[Start of SOURCE DATA]

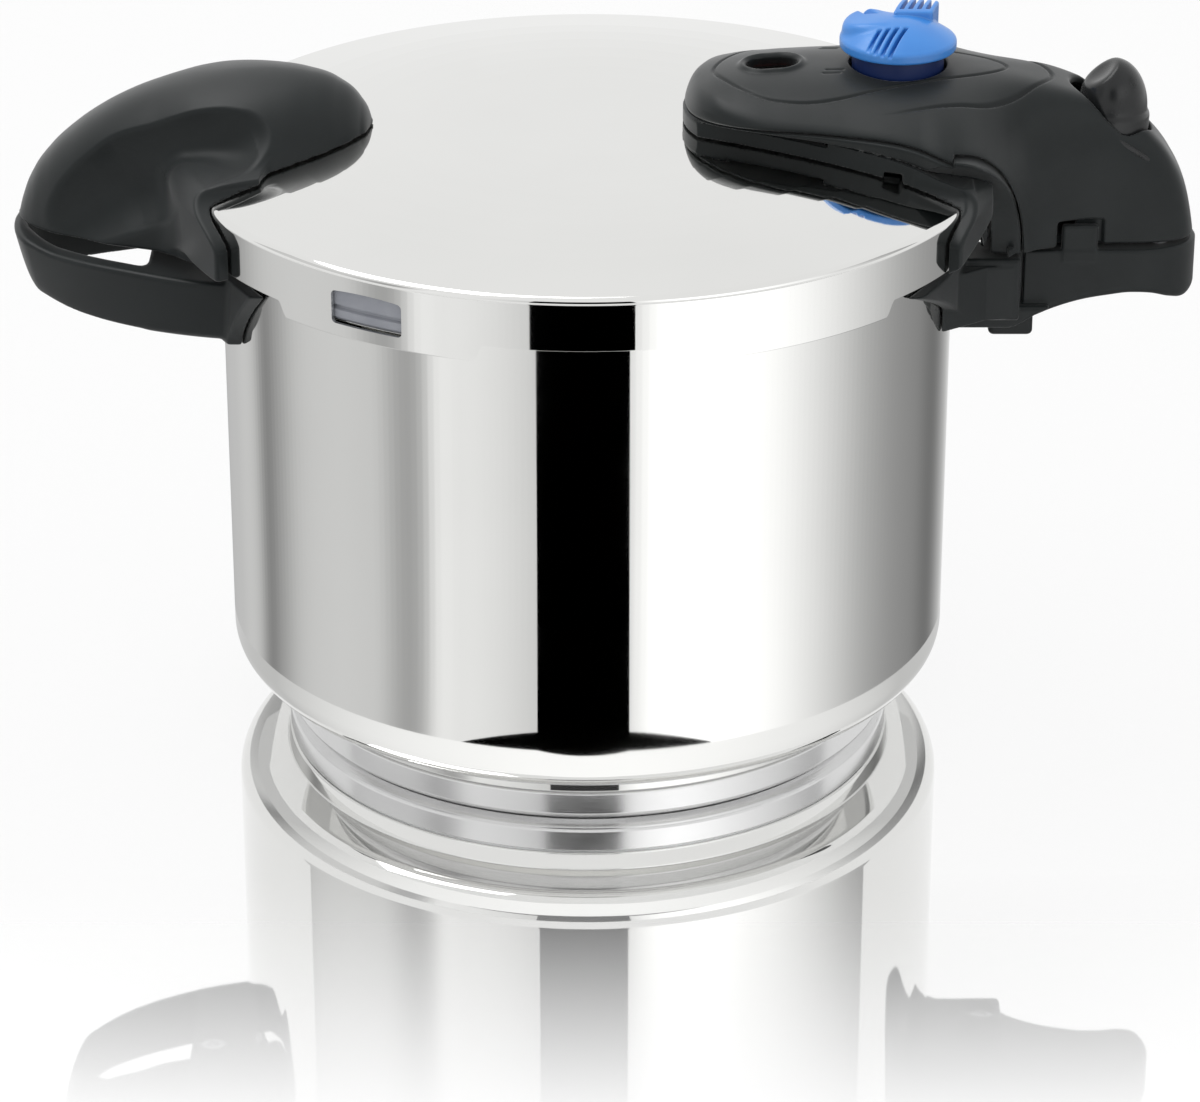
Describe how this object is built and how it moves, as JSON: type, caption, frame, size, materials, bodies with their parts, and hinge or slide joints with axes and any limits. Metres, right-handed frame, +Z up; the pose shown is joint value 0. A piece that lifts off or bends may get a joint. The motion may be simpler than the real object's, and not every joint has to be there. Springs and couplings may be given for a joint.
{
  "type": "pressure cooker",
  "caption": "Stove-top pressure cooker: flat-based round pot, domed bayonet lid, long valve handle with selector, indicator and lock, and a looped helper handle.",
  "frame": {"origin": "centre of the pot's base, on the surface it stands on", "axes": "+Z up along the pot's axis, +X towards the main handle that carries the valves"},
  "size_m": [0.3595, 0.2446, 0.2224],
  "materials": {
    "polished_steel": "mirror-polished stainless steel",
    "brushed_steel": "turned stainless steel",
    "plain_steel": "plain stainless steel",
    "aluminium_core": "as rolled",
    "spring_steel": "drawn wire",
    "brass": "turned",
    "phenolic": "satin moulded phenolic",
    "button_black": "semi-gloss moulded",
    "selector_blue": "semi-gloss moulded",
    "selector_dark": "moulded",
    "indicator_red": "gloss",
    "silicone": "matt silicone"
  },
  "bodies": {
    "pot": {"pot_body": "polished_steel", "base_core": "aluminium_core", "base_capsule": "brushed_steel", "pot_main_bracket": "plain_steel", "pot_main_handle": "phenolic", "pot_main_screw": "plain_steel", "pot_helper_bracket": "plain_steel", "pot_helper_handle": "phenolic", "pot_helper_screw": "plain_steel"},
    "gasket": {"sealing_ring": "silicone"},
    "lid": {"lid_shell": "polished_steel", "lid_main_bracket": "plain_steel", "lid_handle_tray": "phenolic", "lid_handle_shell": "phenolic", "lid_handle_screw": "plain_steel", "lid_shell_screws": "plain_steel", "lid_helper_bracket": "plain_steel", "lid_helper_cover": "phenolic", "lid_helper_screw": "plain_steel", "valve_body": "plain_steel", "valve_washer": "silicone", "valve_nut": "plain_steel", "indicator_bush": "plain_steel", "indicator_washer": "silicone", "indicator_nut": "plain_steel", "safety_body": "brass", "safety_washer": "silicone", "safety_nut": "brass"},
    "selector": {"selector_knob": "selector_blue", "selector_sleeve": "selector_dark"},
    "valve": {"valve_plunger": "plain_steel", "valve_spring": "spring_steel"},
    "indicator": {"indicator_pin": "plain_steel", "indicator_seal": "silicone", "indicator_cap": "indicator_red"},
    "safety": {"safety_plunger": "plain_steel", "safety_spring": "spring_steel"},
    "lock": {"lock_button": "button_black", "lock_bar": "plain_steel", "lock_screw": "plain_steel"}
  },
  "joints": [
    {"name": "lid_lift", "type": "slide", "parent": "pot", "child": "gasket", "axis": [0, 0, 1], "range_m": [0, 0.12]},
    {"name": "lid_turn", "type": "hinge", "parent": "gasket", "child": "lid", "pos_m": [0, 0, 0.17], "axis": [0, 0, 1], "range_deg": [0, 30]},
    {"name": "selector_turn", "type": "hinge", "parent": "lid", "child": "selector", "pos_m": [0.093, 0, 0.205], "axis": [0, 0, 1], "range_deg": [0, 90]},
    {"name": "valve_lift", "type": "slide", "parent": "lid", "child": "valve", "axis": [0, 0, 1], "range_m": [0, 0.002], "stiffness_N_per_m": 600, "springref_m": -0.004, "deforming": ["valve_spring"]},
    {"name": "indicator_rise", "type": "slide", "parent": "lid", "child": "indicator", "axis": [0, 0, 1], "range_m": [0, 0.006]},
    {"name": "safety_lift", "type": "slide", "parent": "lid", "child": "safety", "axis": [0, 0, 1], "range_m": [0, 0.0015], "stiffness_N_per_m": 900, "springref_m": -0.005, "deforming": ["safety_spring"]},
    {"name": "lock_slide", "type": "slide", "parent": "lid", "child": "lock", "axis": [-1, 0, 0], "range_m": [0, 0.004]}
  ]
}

[End of SOURCE DATA]

**SET PROBLEM**: Output the data above exactly, please, line for line.

**COMPLETED TASK**:
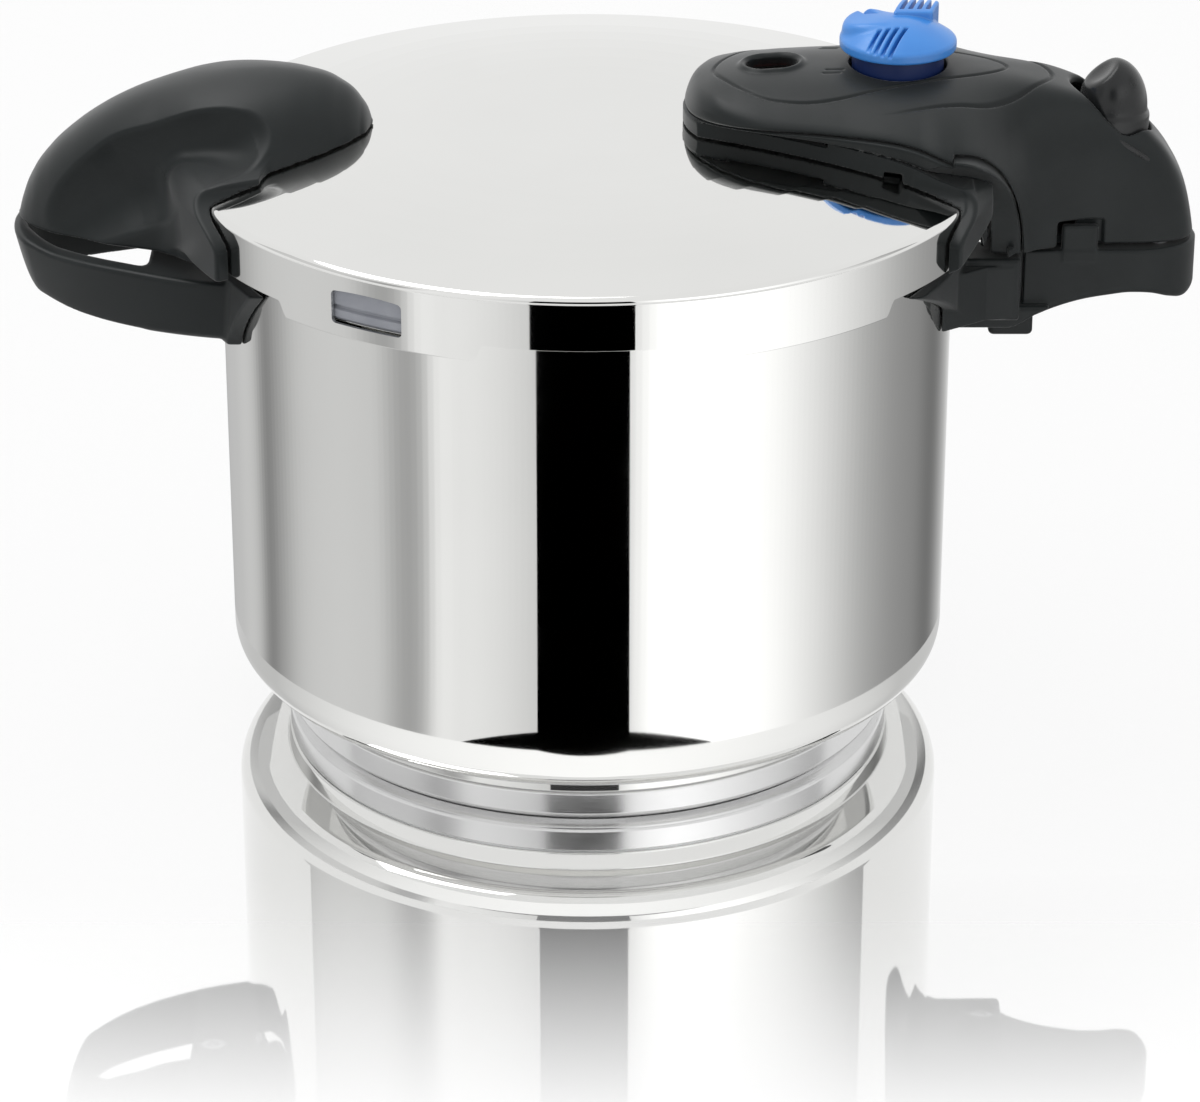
Describe how this object is built and how it moves, as JSON: type, caption, frame, size, materials, bodies with their parts, and hinge or slide joints with axes and any limits. Metres, right-handed frame, +Z up; the pose shown is joint value 0. A piece that lifts off or bends may get a joint. The motion may be simpler than the real object's, and not every joint has to be there. Springs and couplings may be given for a joint.
{
  "type": "pressure cooker",
  "caption": "Stove-top pressure cooker: flat-based round pot, domed bayonet lid, long valve handle with selector, indicator and lock, and a looped helper handle.",
  "frame": {"origin": "centre of the pot's base, on the surface it stands on", "axes": "+Z up along the pot's axis, +X towards the main handle that carries the valves"},
  "size_m": [0.3595, 0.2446, 0.2224],
  "materials": {
    "polished_steel": "mirror-polished stainless steel",
    "brushed_steel": "turned stainless steel",
    "plain_steel": "plain stainless steel",
    "aluminium_core": "as rolled",
    "spring_steel": "drawn wire",
    "brass": "turned",
    "phenolic": "satin moulded phenolic",
    "button_black": "semi-gloss moulded",
    "selector_blue": "semi-gloss moulded",
    "selector_dark": "moulded",
    "indicator_red": "gloss",
    "silicone": "matt silicone"
  },
  "bodies": {
    "pot": {"pot_body": "polished_steel", "base_core": "aluminium_core", "base_capsule": "brushed_steel", "pot_main_bracket": "plain_steel", "pot_main_handle": "phenolic", "pot_main_screw": "plain_steel", "pot_helper_bracket": "plain_steel", "pot_helper_handle": "phenolic", "pot_helper_screw": "plain_steel"},
    "gasket": {"sealing_ring": "silicone"},
    "lid": {"lid_shell": "polished_steel", "lid_main_bracket": "plain_steel", "lid_handle_tray": "phenolic", "lid_handle_shell": "phenolic", "lid_handle_screw": "plain_steel", "lid_shell_screws": "plain_steel", "lid_helper_bracket": "plain_steel", "lid_helper_cover": "phenolic", "lid_helper_screw": "plain_steel", "valve_body": "plain_steel", "valve_washer": "silicone", "valve_nut": "plain_steel", "indicator_bush": "plain_steel", "indicator_washer": "silicone", "indicator_nut": "plain_steel", "safety_body": "brass", "safety_washer": "silicone", "safety_nut": "brass"},
    "selector": {"selector_knob": "selector_blue", "selector_sleeve": "selector_dark"},
    "valve": {"valve_plunger": "plain_steel", "valve_spring": "spring_steel"},
    "indicator": {"indicator_pin": "plain_steel", "indicator_seal": "silicone", "indicator_cap": "indicator_red"},
    "safety": {"safety_plunger": "plain_steel", "safety_spring": "spring_steel"},
    "lock": {"lock_button": "button_black", "lock_bar": "plain_steel", "lock_screw": "plain_steel"}
  },
  "joints": [
    {"name": "lid_lift", "type": "slide", "parent": "pot", "child": "gasket", "axis": [0, 0, 1], "range_m": [0, 0.12]},
    {"name": "lid_turn", "type": "hinge", "parent": "gasket", "child": "lid", "pos_m": [0, 0, 0.17], "axis": [0, 0, 1], "range_deg": [0, 30]},
    {"name": "selector_turn", "type": "hinge", "parent": "lid", "child": "selector", "pos_m": [0.093, 0, 0.205], "axis": [0, 0, 1], "range_deg": [0, 90]},
    {"name": "valve_lift", "type": "slide", "parent": "lid", "child": "valve", "axis": [0, 0, 1], "range_m": [0, 0.002], "stiffness_N_per_m": 600, "springref_m": -0.004, "deforming": ["valve_spring"]},
    {"name": "indicator_rise", "type": "slide", "parent": "lid", "child": "indicator", "axis": [0, 0, 1], "range_m": [0, 0.006]},
    {"name": "safety_lift", "type": "slide", "parent": "lid", "child": "safety", "axis": [0, 0, 1], "range_m": [0, 0.0015], "stiffness_N_per_m": 900, "springref_m": -0.005, "deforming": ["safety_spring"]},
    {"name": "lock_slide", "type": "slide", "parent": "lid", "child": "lock", "axis": [-1, 0, 0], "range_m": [0, 0.004]}
  ]
}